Trial Begins Over Kuralt Property
A trial is scheduled to begin in District Court here today to determine whether the woman who shared a secret life with TV journalist Charles Kuralt for nearly three decades should inherit his fishing retreat in southwestern Montana.
Pat Shannon contends Kuralt, who died in 1997, intended that she have the property and an old schoolhouse they had moved to a bluff overlooking the Big Hole River and renovated into a library and office for use when he retired.
Her claim is based on a letter Kuralt wrote to her two weeks before he died of complications from lupus. “I’ll have the lawyer visit the hospital to be sure you inherit the rest of the place in MT, if it comes to that,” he wrote.
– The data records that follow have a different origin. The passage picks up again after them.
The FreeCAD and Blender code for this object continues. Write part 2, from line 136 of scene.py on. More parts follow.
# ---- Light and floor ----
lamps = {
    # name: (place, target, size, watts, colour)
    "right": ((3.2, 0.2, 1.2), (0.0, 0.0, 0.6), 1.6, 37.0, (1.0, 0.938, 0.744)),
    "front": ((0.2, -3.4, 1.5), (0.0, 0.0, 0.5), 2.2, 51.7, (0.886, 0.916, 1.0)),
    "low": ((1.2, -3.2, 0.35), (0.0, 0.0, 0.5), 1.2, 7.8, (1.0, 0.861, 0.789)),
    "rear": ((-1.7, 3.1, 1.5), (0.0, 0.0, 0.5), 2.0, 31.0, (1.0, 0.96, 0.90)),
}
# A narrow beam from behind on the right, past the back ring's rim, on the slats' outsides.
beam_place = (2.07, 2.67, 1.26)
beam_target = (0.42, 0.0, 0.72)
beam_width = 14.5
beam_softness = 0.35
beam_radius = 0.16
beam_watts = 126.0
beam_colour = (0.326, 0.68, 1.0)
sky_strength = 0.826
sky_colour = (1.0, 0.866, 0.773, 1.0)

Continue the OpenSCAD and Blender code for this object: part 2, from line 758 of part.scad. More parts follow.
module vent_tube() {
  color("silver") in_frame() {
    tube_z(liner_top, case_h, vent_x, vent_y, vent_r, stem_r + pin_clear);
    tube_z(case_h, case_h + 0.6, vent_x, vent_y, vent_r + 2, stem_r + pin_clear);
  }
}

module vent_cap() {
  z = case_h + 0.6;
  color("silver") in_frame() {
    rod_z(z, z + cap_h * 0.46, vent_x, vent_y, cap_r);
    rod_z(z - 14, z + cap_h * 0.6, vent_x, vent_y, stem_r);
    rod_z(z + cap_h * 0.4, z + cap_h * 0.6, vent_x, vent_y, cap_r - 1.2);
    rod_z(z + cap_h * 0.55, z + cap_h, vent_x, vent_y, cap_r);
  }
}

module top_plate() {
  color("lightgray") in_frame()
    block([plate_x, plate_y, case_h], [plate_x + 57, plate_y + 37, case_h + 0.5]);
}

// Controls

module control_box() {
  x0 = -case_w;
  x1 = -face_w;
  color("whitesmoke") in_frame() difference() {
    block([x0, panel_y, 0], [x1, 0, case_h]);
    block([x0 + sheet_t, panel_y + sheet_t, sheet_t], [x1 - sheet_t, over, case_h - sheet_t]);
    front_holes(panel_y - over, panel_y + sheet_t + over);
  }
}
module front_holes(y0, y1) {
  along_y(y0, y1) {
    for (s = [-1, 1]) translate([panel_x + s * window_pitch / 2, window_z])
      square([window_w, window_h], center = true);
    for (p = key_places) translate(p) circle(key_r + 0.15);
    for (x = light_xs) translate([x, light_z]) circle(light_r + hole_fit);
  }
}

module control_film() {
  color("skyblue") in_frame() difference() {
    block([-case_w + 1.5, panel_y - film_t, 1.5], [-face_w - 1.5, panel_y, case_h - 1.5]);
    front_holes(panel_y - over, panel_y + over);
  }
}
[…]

Kuralt’s family argues the note was merely an indication he planned to have papers prepared that would give Shannon the 90 acres and schoolhouse, valued at more than $600,000. He died before that could be done and the letter is not a legal will, the family’s lawyers say.
The fight originally was between Shannon and Kuralt’s second wife, Suzanne “Petie” Baird Kuralt of New York City. But the case took an unexpected turn when she died Oct. 26.
Although attorneys talked of possible settlement, Kuralt’s two daughters from a previous marriage, Susan Bowers and Lisa Bowers White, have decided to continue the legal fight.